Prof Ged Martin looks at a school project that aimed to study the Romford area

Miss Elin Walsh was a geography teacher at Romford County High School for Girls (now Frances Bardsley Academy). She had large ideas and dynamic organisational skills.

In 1944, she mobilised the whole school for a year-long project aimed at understanding the Romford area.

Each class tackled "a piece of work most suited to their age, interest and ability". Individuals were even set tasks suitable to their abilities, so that "the girl's originality might be combined with the teacher's experience".

Somehow, all this was achieved despite "wartime travel difficulties" and "with negligible curtailment of the normal syllabus".

The project started with the basics. Year 13 drew geology maps. Year 8 made coloured diagrams comparing Romford's year-round local temperatures with those in New York, Moscow and Hong Kong.

Year 9 studied a farm at Stapleford Abbotts, month-by-month to July 1945 - drawing more maps, even sketching Friesian cows and collecting samples of fertiliser.

Younger girls in Year 7 monitored Park Farm at Havering-atte-Bower, making a cardboard model of a harvest scene.

Using lists of the jobs done by their relatives, Year 10 mapped the distribution of occupations in Romford, Gidea Park and Hornchurch - not a very scientific exercise. Sector diagrams showed the proportions working locally.

Year 12 examined railway and bus routes, emphasising how buses converged on Romford's North Street and South Street, avoiding the busy market.

Another Year 9 class studied Hitchman's Dairies, a company which delivered milk from a depot in nearby Brentwood Road. Maps showed how the fresh milk was sourced from as far away as the Bristol area.

A diagram explained the change from cardboard to aluminium bottle tops - a detail that's escaped historians!

Year 8 descended on Romford Market, mapping the stalls and counting the animals sold every Wednesday.

Year 10 students were allocated Romford's famous brewery. Maps traced the origins of the ingredients. A diagram explained how wartime shortages had forced a reduction in the strength of Ind Coope's beer, another of Hitler's wicked crimes.

Year 12 used information supplied by Romford Council (Havering's forerunner) to produce maps of the built-up area in 1903, 1914 and 1935, showing how Romford began as "a separate town, then combined with Hornchurch to form one urban area".
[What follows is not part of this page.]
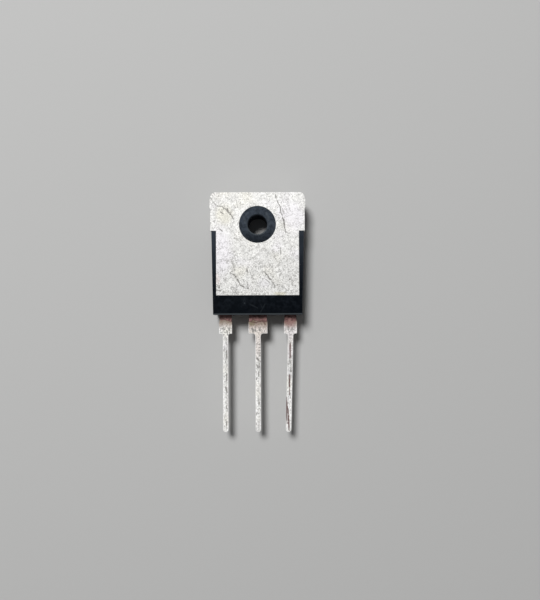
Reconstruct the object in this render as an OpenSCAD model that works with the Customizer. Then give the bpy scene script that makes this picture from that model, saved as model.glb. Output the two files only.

These maps demonstrated just how small an area was actually covered with houses. Throughout 1944-5, V1 cruise missiles and V2 rockets were falling locally. Mercifully, half of them landed in fields where they did little damage.

Year 12 also mapped churches and pubs to assess how far they served recent housing developments. Year 7 girls went around collecting the basic information about the pubs, let's hope from the outside.

The downside of Miss Walsh's elaborate scheme was that individual classes probably didn't grasp how their assignments fitted into the bigger picture. Set to study land use across the area, Year 11 girls also contributed a watercolour showing two girls tramping through a muddy field, probably an artistic protest against a chore that they didn't understand.

The year-long effort culminated in an exhibition. The displays conveyed a great deal of information, although it was still not obvious how everything fitted together.

Year 12 had copied out the local entries in 1086 from Domesday Book, but how did this tie in with Year 13's study of ribbon development along the B175 north of Havering-atte-Bower towards Passingford Bridge?

Why was there a model of Upminster in 1800, when Upminster hardly featured in the overall study?

Still, it was an imaginative exercise, something that would be difficult to fit into school timetables today.

Best of all, by the time the project was completed, Nazi Germany had collapsed. It was time to build a new Romford in a better world.

Maybe there are veterans of that project still living in Havering? Perhaps there are former pupils (I'm too polite to call them Old Girls) who recall the energetic Miss Walsh?